Patient-related financial burdens should also be considered when selecting an antihyperglycemic medication. At $500 to $600 per month, SGTL2 inhibitors may be prohibitively costly for some patients.44 Studies have shown that with a cost per quality-adjusted life-year of $65,000 to $85,000, SGLT2 inhibitors have intermediate value, indicating moderate cost-effectiveness in patients with HFrEF and with or without type 2 diabetes.43,45,46 It should be noted, however, that these studies suggest that in patients with HFrEF, cost-effectiveness decreases as HF severity increases.45,47 Future studies should evaluate whether clinical risk scores and biomarkers can be used to identify which patients with type 2 diabetes may experience the greatest benefit from SGLT2 inhibitors.48-50
Conclusions
Evidence from an extensive body of clinical trials indicates that SGLT2 inhibitors have noteworthy cardiovascular and metabolic benefits, thereby establishing their value as a therapeutic option for patients with or at risk for CVD. Though the cardioprotective potential of SGLT2 inhibitors is promising, further research is necessary to fully understand the underlying mechanisms driving these effects.
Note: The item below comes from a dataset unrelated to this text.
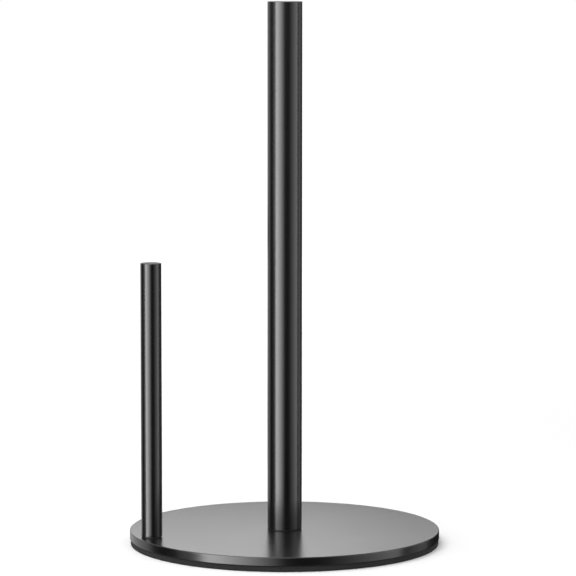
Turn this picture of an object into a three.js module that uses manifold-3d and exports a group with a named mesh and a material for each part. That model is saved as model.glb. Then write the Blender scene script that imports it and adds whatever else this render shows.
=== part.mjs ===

The barriers to prescribing these agents must also be considered, including potential adverse effects and the financial burden associated with out-of-pocket costs for patients with type 2 diabetes. Indications for the use of SGLT2 inhibitors are nevertheless continuing to expand. As clinicians' understanding of this therapy evolves, it is anticipated that SGLT2 inhibitors will continue to play a central role in the management of type 2 diabetes and its attendant risk of CVD.